- Born: Ümit Yaşar Toprak c. 1967 Bursa, Turkey
- Died: 23 September 2014 (aged 47) Idlib Governorate, Syria
- Cause of death: Killed by bombardment
- Other name: "The Turk"
- Citizenship: Turkish
- Allegiance: al-Qaeda in Iraq (formerly) Taliban al-Nusra Front Khorasan
- Conflicts: Iraq War War in Afghanistan (2001–2021) Syrian Civil War Military intervention against ISIL American-led intervention in Syria;

= Abu Yusuf Al-Turki =

Sniper in the Al-Nusra Front

Ümit Yaşar Toprak (c. 1967 – 23 September 2014) also known by his nom de guerre Abu Yusuf Al-Turki (the "Turk") was a sniper in the Al-Nusra Front who trained fighters on how to become snipers.
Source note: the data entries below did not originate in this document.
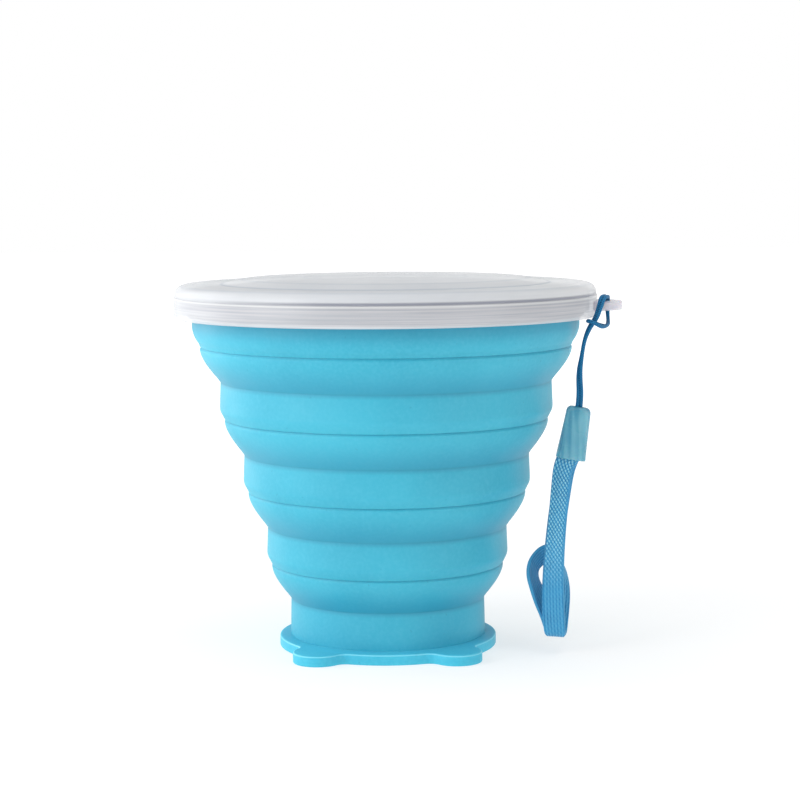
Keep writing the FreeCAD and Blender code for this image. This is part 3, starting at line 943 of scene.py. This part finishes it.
def strap():
    """Flat tape from the crimp down the front, round the bottom fold, up the back to a small open loop
    that turns aside, and all the way back."""
    hinge = along_sleeve(0, 0, -1.6)
    lean = Vector((-2.9, 0, -38.1)).normalized()
    right = lean.cross(Y_DIR)
    # each place's distance to the right of the line down from the hinge, behind it and along it, then the
    # degrees by which the tape's width turns towards the back, and how far it leans down
    runs = [
        (-1.5, -0.88, 0, -36, 0), (-1.65, -1.18, 6, -38, 0), (-1.9, -2.5, 15, -42, 0),
        (-1.9, -2.69, 24, -24, 0), (-1.0, -2.64, 34.3, -4, 0), (-0.3, -2.1, 37.9, 0, 0),
        (0.2, 2.1, 37.9, 0, 0), (0.4, 2.64, 34.0, 5, 0), (0.6, 3.2, 29, 22, 0), (0.5, 4.0, 24.4, 58, 0.5),
        (-1.2, 4.2, 20.4, 60, 1.3), (-3.8, 4.2, 20.4, 52, 1.3), (-6.7, 3.6, 24.4, 57, 0.4),
        (-4.2, 1.8, 30.0, 48, 0), (-1.5, 0.88, 33.6, 8, 0), (-0.6, 0.62, 35.9, 0, 0),
        (-0.6, -0.62, 35.9, 0, 0), (-1.2, -0.88, 34.0, -6, 0), (-1.8, -0.93, 25, -22, 0),
        (-2.0, -0.88, 15, -40, 0), (-1.3, 0.58, 6, -36, 0), (-0.8, 0.88, 0, -30, 0)]
    ends = [along_sleeve(0, v, w) for v, w in ((0.62, 4.9), (0.8, 1.6))]
    points = [p - Y_DIR * 2 * (p.y - HANG_Y) for p in ends]
    points += [hinge + right * x + Y_DIR * v + lean * s for x, v, s, _, _ in runs]
    points += ends[::-1]
    straight = [(0, 0, 0)] * len(ends)
    leans = straight + [(turn, drop, 0) for _, _, _, turn, drop in runs] + straight
    line = spline_line("strap_route", points, 12)
    turned, dropped, _ = spline_line("strap_turns", leans, 12).T / MM
    piece = tape("wrist_strap", line, right, lean, turned, dropped)
    finish_piece(piece, weave_look())
    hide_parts("strap", "strap_sewn_end")
    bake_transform(piece)
    return piece, line


def lanyard():
    cord_piece, cord_line = cord()
    sleeve_piece = sleeve()
    strap_piece, strap_line = strap()
    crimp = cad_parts["crimp"]
    look = steel_look("crimp_metal", (190, 190, 192), (2200, 300, 300))
    for slot in crimp.material_slots:
        slot.material = look


# ---------- studio

def softbox(name, place, aim_z, size, power):
    """A flat light aimed at the cup's axis at height aim_z."""
    light = bpy.data.lights.new(name, "AREA")
    light.shape = "RECTANGLE"
    light.size, light.size_y = size
    light.energy = power
    lamp = bpy.data.objects.new(name, light)
    lamp.location = place
    lamp.rotation_euler = (Vector((0, 0, aim_z)) - Vector(place)).to_track_quat("-Z", "Y").to_euler()
    bpy.context.scene.collection.objects.link(lamp)
    return lamp


def studio():
    verts = [(x, y, 0) for x, y in ((-3, -3), (3, -3), (3, 3), (-3, 3))]
    floor = add_mesh("studio_floor", verts, [[0, 1, 2, 3]])
    look = Look("studio_paper", Roughness=0.9, Specular_IOR_Level=0.1, Base_Color=(0.45, 0.45, 0.45, 1),
                Emission_Color=(1, 1, 1, 1))
    # Painted light: the paper glows, from 0.6 near the cup to 0.98 far off, so it reads white, its shadow
    # stays faint and it lights the cup from below
    glow = look.ranged(look.away(), 0.1, 0.7, 0.6, 0.98)
    floor.data.materials.append(look.surface(Emission_Strength=glow))

    # a soft white room: pure white to look at, and dimmer as a light
    scene = bpy.context.scene
    world = bpy.data.worlds.new("studio")
    scene.world = world
    world.use_nodes = True
    tree = world.node_tree
    backdrop = tree.nodes["Background"]
    backdrop.inputs["Color"].default_value = (1, 1, 1, 1)
    seen = tree.nodes.new("ShaderNodeLightPath")
    strength = tree.nodes.new("ShaderNodeMapRange")
    strength.inputs["To Min"].default_value = ROOM_LIGHT
    tree.links.new(seen.outputs["Is Camera Ray"], strength.inputs["Value"])
    tree.links.new(strength.outputs[0], backdrop.inputs["Strength"])
    scene.view_settings.view_transform = "Standard"

    softbox("key_left", (-0.62, -0.36, 0.30), 0.045, (0.5, 0.6), 3.05)
    softbox("edge_left", (-0.50, 0.26, 0.12), 0.045, (0.45, 0.6), 1.8)
    softbox("top", (0.0, -0.05, 0.75), 0.05, (0.8, 0.8), 2.4)
    softbox("fill_right", (0.6, -0.5, 0.25), 0.05, (0.4, 0.6), 1.2)
    card = softbox("card_back", (0.5, 1.1, 0.22), 0.08, (2.0, 0.5), 1.8)
    card.visible_diffuse = False
    card.visible_camera = False

    camera = bpy.data.cameras.new("camera")
    camera.sensor_width = 36
    camera.lens = LENS
    eye = bpy.data.objects.new("camera", camera)
    eye.location = CAMERA_AT
    eye.rotation_euler = [math.radians(turn) for turn in CAMERA_TURN]
    scene.collection.objects.link(eye)
    scene.camera = eye


cup()
steel_rim()
lid()
lanyard()
studio()
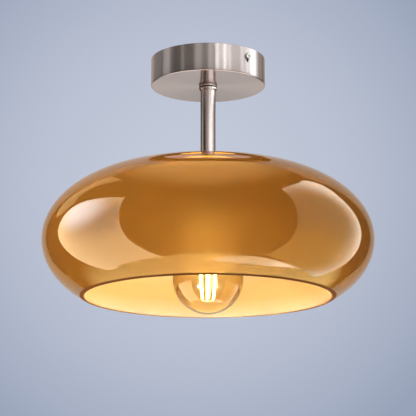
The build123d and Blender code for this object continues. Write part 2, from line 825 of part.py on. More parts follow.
with BuildPart() as bulb_globe:
    with BuildSketch(Plane.XZ):
        with BuildLine():
            globe_side(0)
            globe_side(globe_wall)
            Line((neck_radius, neck_top_z), (neck_radius - globe_wall, neck_top_z))
            Line((0, globe_centre_z - globe_radius), (0, globe_centre_z - globe_radius + globe_wall))
        make_face()
    revolve(axis=Axis.Z)
save(bulb_globe, "bulb_globe")

neck_bore_radius = neck_radius - globe_wall
with BuildPart() as filament_mount:
    with BuildSketch(Plane.XZ):
        with BuildLine():
            Polyline(
                (0, neck_top_z),
                (neck_bore_radius - thread_gap, neck_top_z),
                (neck_bore_radius - thread_gap, neck_top_z - mount_flare_height),
                (mount_waist_radius, neck_top_z - mount_waist_drop),
                (mount_radius, neck_top_z - mount_stem_drop),
                (mount_radius, mount_bottom_z),
                (0, mount_bottom_z),
                close=True,
            )
        make_face()
    revolve(axis=Axis.Z)
save(filament_mount, "filament_mount")


def on_circle(radius, angle, height):
    """A point at a radius, an angle in degrees from +X and a height."""
    return (radius * cos(angle * pi / 180), radius * sin(angle * pi / 180), height)


filament_angles = [filament_turn + index * 360 / filament_count for index in range(filament_count)]
with BuildPart() as filaments:
    for angle in filament_angles:
        add(rod(
            on_circle(filament_bottom_radius, angle, filament_bottom_z),
            on_circle(filament_top_radius, angle, filament_top_z), filament_radius))
save(filaments, "filaments")

filament_lean = (filament_top_radius - filament_bottom_radius) / (filament_top_z - filament_bottom_z)
upper_hub_z = mount_bottom_z - upper_hub_drop
lower_hub_z = filament_bottom_z - lower_hub_drop
with BuildPart() as filament_supports:
    add(rod((0, 0, lower_hub_z - wire_radius), (0, 0, mount_bottom_z), 2 * wire_radius))
    for angle in filament_angles:
        top_end = on_circle(filament_top_radius, angle, filament_top_z)
        top_bend = on_circle(
            filament_top_radius + filament_lean * wire_tab, angle, filament_top_z + wire_tab)
        foot_end = on_circle(filament_bottom_radius, angle, filament_bottom_z)
        foot_bend = on_circle(
            filament_bottom_radius - filament_lean * wire_tab, angle, filament_bottom_z - wire_tab)
        add(rod(top_end, top_bend, wire_radius))
        add(rod((0, 0, upper_hub_z), top_bend, wire_radius))
        add(rod(foot_bend, foot_end, wire_radius))
        add(rod((0, 0, lower_hub_z), foot_bend, wire_radius))
save(filament_supports, "filament_supports")
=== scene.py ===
"""Semi flush ceiling light, dressed for the photograph's view. Metres, +Z up, ceiling at Z = 0."""

import bpy
import bmesh
from math import asin, atan2, cos, pi, radians, sin, sqrt, tan
from mathutils import Matrix, Vector


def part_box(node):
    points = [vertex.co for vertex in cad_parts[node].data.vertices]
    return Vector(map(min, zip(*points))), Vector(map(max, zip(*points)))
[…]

He was also a member of the Wolf Unit, which was described as a unit of Al-Nusra Front fighters (according to documents found by members of the Dubai-based Al Aan TV station). The Wolf Unit is reportedly another name for the Khorasan group, though there are indications that the Khorasan Group may not exist as a separate entity from Jabhat al-Nusra. Of Turkish descent, Al-Turki lived in the Turkish province of Bursa, leaving behind five children so that he could fight for the al-Nusra Front. On 23 September 2014, Al-Turki was killed during a series of a U.S.-led anti-Khorasan Group coalition airstrikes over Syria.